Scenario two is a large multi-brand retailer with regional operating differences, legacy merchandising tools, and complex warehouse networks. Here, the evaluation should focus on architecture flexibility, phased migration support, entity-level governance, and interoperability with existing systems. A rigid suite may simplify some processes but create unacceptable disruption if it cannot accommodate staged modernization.
Scenario three is a specialty retailer with differentiated service models such as appointments, custom orders, or high-touch returns. The key question is whether the ERP can support controlled extensibility without undermining upgradeability. In these cases, platform lifecycle considerations and extension governance are as important as native features.
Migration, interoperability, and deployment governance considerations
ERP migration in retail is rarely a clean replacement exercise. Most organizations must preserve continuity across POS, WMS, CRM, planning, tax, supplier portals, and digital commerce platforms during transition. That makes enterprise interoperability a board-level risk issue, not just an IT design topic. Retailers should evaluate data migration quality, coexistence architecture, cutover sequencing, and rollback planning early in the selection process.
- Define a target-state process map for order-to-cash, procure-to-pay, inventory, returns, and financial close before final vendor scoring
- Require vendors and implementation partners to demonstrate exception handling, not just happy-path workflows
- Assess release governance, extension controls, and testing discipline for peak retail periods
- Model vendor lock-in risk by reviewing data portability, API openness, and dependency on proprietary tooling
- Use phased deployment where channel, geography, or brand complexity makes a big-bang approach operationally risky
Deployment governance should include executive ownership, process design authority, data stewardship, and measurable adoption outcomes. Retail ERP programs often underperform because governance is delegated too far into technical workstreams. Omnichannel process alignment requires business-led decisions on inventory ownership, fulfillment rules, returns policies, and financial treatment across channels.

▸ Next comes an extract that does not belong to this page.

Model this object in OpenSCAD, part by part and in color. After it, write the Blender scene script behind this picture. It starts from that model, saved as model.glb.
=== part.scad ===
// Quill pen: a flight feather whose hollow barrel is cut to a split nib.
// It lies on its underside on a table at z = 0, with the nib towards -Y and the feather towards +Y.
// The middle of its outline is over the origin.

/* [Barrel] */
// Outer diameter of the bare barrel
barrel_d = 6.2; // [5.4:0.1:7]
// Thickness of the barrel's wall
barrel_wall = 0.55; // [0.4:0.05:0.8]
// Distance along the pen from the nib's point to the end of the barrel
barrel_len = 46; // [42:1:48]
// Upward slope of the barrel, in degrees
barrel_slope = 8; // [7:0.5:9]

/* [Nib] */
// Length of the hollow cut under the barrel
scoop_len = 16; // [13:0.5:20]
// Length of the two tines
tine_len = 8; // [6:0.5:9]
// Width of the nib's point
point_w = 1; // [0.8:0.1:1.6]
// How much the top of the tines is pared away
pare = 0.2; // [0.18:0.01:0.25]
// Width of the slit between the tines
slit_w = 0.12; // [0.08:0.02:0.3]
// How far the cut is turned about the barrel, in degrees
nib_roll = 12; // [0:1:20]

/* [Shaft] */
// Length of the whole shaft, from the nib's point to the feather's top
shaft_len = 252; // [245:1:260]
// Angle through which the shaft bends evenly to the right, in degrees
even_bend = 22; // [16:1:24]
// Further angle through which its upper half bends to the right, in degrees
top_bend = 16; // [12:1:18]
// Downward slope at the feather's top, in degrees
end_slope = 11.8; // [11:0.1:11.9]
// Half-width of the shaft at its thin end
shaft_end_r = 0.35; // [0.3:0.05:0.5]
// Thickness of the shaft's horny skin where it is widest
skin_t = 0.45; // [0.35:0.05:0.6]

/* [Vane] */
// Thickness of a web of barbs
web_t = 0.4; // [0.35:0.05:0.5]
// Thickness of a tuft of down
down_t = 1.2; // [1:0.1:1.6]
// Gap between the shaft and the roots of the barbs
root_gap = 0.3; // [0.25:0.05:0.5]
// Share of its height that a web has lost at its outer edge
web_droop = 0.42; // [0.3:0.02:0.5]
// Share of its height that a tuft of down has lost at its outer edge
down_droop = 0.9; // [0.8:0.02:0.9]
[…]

Executive decision guidance: how to choose the right retail ERP direction
The strongest ERP decision is usually not the platform with the longest feature list. It is the platform that best aligns with the retailer's operating model, governance maturity, integration landscape, and modernization horizon. CIOs should prioritize architecture resilience and interoperability. CFOs should prioritize five-year TCO, control consistency, and measurable operational ROI. COOs should prioritize process standardization, exception management, and peak-period scalability.

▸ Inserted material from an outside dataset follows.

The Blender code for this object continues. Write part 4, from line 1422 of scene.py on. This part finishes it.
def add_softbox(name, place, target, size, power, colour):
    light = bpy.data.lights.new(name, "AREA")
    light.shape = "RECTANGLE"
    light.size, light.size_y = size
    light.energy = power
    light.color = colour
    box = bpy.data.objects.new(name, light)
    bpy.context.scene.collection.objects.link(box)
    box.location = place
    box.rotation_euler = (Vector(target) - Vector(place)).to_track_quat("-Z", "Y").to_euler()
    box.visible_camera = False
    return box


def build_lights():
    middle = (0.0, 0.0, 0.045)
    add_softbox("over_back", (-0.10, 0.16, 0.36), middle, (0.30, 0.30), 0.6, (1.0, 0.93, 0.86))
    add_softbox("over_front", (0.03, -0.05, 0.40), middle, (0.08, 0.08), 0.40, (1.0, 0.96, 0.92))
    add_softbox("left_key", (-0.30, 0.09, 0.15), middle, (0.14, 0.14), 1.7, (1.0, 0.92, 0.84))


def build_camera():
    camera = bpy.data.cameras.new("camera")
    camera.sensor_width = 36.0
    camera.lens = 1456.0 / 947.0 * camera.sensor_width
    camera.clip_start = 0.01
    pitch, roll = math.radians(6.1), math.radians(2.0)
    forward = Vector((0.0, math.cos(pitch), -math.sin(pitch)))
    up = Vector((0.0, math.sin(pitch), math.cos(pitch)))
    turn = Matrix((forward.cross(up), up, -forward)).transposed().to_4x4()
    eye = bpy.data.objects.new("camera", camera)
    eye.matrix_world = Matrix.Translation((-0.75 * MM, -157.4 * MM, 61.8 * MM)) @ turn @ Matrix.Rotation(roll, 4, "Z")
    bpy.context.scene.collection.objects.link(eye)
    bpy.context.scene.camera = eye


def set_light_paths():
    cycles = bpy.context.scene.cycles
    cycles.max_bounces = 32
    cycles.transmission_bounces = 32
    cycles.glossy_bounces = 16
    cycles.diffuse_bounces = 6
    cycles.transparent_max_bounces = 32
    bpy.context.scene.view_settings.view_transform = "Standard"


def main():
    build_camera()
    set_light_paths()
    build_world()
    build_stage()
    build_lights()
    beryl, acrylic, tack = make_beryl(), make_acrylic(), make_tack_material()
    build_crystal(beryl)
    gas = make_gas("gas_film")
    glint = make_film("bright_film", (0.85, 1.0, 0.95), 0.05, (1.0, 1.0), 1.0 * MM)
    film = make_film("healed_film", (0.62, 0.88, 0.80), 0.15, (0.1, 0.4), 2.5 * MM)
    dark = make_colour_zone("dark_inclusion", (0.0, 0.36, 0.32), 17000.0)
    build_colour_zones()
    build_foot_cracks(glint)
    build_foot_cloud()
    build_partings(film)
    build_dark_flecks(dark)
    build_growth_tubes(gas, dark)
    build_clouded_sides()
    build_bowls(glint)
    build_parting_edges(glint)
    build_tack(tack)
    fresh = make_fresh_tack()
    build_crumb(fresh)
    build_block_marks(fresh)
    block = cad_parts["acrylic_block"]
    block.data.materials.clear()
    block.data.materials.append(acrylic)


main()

If the organization needs rapid omnichannel harmonization and can accept standardized processes, a modern SaaS ERP often provides the clearest path. If the retailer operates highly differentiated brands or carries significant legacy complexity, a phased modernization strategy with strong integration governance may be more realistic. In either case, the evaluation should be anchored in operational fit analysis rather than vendor narratives.
For SysGenPro readers, the practical takeaway is clear: retail ERP feature comparison should function as a strategic technology evaluation framework. Compare platforms based on how they support connected enterprise systems, operational resilience, workflow standardization, and enterprise transformation readiness. That is how retail executives reduce selection risk and build an ERP foundation that can support omnichannel growth without multiplying complexity.